■ **Given task**
Pull every line containing the word "parts" from the records.

┄┄┄┄┄┄┄┄┄┄

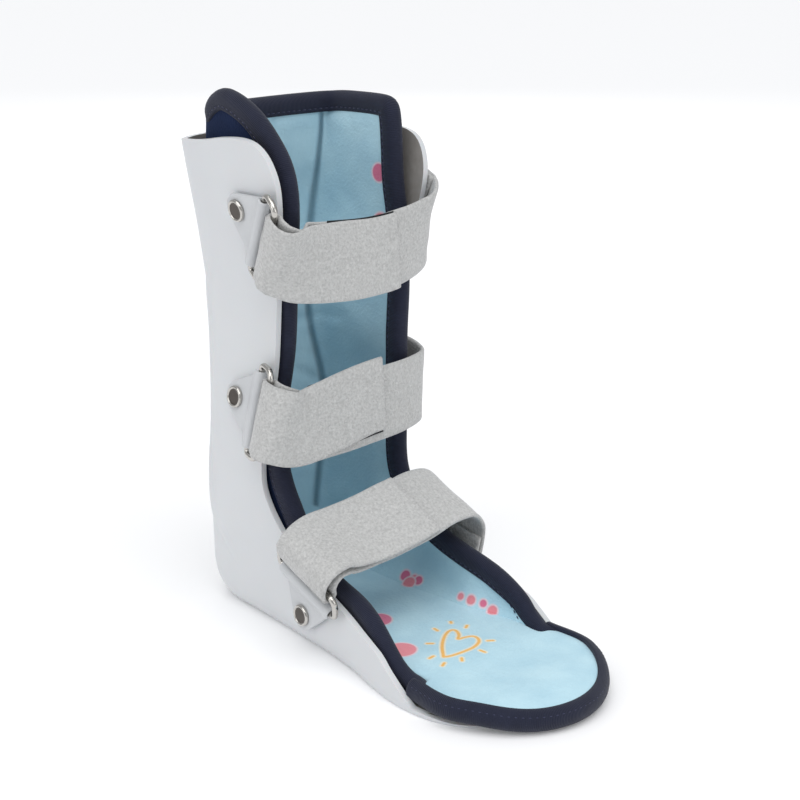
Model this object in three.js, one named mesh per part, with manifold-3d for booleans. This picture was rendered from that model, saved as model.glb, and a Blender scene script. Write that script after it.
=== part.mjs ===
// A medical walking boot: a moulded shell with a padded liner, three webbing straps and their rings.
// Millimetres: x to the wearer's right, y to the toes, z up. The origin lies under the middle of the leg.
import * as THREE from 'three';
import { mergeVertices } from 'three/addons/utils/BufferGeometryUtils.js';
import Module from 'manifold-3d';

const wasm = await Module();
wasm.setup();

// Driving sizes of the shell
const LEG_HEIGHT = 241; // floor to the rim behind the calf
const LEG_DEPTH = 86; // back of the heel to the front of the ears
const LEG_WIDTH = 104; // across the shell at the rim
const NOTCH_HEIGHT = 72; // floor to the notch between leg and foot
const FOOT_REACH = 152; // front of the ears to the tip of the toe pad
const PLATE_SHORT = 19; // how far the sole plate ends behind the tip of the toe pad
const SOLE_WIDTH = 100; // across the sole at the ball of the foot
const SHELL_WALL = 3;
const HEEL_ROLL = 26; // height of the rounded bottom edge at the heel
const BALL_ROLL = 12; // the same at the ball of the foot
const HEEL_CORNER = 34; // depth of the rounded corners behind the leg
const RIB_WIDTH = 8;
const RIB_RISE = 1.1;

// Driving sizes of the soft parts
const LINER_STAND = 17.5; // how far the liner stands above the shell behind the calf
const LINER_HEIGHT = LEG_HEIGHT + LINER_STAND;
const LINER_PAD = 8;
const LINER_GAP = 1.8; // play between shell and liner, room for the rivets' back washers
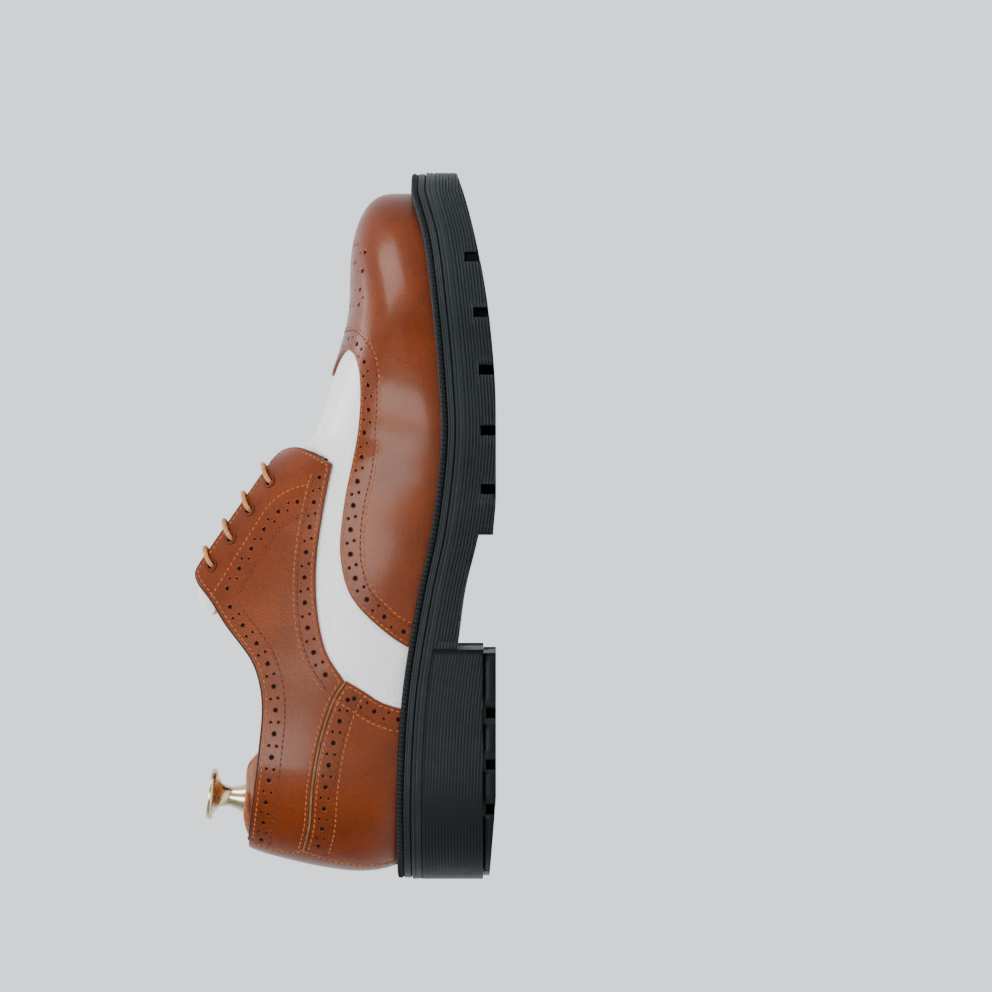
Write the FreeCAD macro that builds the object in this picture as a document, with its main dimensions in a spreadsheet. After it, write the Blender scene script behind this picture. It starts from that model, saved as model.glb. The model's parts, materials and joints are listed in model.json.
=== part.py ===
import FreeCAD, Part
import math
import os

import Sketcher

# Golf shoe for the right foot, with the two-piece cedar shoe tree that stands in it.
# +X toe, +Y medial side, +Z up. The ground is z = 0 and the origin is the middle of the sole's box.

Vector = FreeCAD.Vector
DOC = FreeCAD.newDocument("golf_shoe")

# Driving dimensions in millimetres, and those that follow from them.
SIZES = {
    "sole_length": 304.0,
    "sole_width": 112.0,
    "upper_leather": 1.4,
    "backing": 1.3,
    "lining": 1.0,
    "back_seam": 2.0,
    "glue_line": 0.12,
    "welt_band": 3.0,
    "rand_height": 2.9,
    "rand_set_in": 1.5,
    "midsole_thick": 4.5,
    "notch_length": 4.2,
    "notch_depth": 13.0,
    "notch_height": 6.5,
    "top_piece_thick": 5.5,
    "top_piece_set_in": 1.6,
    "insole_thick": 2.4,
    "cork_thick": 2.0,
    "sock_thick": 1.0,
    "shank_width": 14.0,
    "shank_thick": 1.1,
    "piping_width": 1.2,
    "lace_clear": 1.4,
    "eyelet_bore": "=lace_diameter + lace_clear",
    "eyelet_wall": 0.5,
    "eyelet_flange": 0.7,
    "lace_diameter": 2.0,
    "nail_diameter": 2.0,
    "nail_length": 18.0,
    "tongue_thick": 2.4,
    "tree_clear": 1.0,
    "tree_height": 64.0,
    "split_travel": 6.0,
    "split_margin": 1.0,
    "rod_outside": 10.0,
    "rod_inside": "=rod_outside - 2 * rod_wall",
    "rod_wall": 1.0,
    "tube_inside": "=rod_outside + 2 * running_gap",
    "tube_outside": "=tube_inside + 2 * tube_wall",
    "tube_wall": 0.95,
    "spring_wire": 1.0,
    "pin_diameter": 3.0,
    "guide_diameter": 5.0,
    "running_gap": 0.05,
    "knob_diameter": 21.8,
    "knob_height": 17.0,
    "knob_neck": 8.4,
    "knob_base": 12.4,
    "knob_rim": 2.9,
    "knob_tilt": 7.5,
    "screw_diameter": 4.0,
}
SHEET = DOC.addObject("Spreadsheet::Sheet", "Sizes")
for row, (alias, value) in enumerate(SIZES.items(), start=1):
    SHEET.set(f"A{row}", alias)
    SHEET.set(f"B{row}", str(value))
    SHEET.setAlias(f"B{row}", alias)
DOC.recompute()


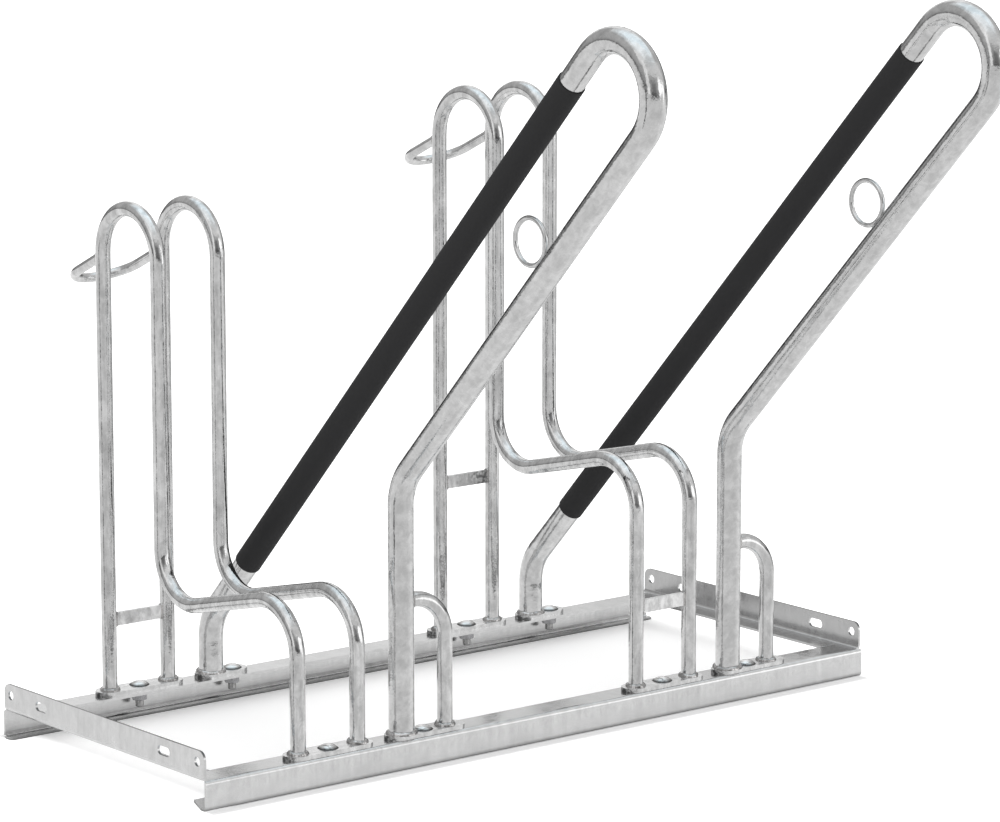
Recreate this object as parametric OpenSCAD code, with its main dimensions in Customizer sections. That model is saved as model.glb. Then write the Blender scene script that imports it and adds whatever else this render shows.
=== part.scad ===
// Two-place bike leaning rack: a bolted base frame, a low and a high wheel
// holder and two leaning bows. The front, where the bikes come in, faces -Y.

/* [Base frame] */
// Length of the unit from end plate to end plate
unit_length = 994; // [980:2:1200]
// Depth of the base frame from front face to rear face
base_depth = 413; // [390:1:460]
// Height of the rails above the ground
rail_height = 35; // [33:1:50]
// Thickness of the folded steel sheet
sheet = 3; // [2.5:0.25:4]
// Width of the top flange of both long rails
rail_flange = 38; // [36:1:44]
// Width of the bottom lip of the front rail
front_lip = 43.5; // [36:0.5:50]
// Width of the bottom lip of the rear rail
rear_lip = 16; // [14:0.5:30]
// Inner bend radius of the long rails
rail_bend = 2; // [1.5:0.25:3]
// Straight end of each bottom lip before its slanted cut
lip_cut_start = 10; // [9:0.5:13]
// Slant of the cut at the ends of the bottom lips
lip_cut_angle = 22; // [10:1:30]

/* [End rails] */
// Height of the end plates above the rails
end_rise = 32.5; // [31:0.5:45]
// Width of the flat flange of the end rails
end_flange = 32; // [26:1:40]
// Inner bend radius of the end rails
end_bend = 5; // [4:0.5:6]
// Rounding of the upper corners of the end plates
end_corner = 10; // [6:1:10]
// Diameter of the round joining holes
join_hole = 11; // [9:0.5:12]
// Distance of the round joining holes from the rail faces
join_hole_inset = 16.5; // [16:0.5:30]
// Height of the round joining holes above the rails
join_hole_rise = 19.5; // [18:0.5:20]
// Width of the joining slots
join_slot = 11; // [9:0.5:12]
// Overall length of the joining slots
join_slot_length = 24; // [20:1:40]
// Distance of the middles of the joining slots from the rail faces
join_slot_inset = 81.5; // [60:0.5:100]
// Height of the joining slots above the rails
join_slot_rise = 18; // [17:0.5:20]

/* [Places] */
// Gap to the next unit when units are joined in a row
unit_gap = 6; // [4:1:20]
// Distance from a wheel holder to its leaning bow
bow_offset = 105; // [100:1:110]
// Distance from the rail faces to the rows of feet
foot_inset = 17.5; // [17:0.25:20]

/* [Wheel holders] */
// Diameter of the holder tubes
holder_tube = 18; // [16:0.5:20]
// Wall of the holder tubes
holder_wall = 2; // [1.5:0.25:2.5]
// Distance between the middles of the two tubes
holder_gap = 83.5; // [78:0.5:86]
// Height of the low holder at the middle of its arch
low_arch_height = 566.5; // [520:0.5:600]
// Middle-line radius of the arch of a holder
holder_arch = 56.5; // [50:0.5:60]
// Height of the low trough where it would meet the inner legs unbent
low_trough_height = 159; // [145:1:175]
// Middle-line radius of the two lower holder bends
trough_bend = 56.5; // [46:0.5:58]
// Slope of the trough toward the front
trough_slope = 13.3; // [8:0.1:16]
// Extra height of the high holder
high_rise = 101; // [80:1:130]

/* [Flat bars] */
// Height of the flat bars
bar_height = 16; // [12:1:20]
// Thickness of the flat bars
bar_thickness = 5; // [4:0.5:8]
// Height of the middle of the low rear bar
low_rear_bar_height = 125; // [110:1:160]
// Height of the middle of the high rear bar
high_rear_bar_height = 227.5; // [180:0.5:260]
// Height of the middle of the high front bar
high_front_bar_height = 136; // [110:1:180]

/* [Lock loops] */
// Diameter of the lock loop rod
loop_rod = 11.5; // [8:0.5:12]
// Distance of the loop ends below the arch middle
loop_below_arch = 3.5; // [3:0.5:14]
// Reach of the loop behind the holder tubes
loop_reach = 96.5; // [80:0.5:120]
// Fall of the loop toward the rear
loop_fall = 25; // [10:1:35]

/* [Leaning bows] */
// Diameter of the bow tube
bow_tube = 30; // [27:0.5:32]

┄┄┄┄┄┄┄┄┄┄

■ **Result for this task**
// Driving sizes of the soft parts
Write the FreeCAD macro that builds the object in this picture as a document, with its main dimensions in a spreadsheet. After it, write the Blender scene script behind this picture. It starts from that model, saved as model.glb. The model's parts, materials and joints are listed in model.json.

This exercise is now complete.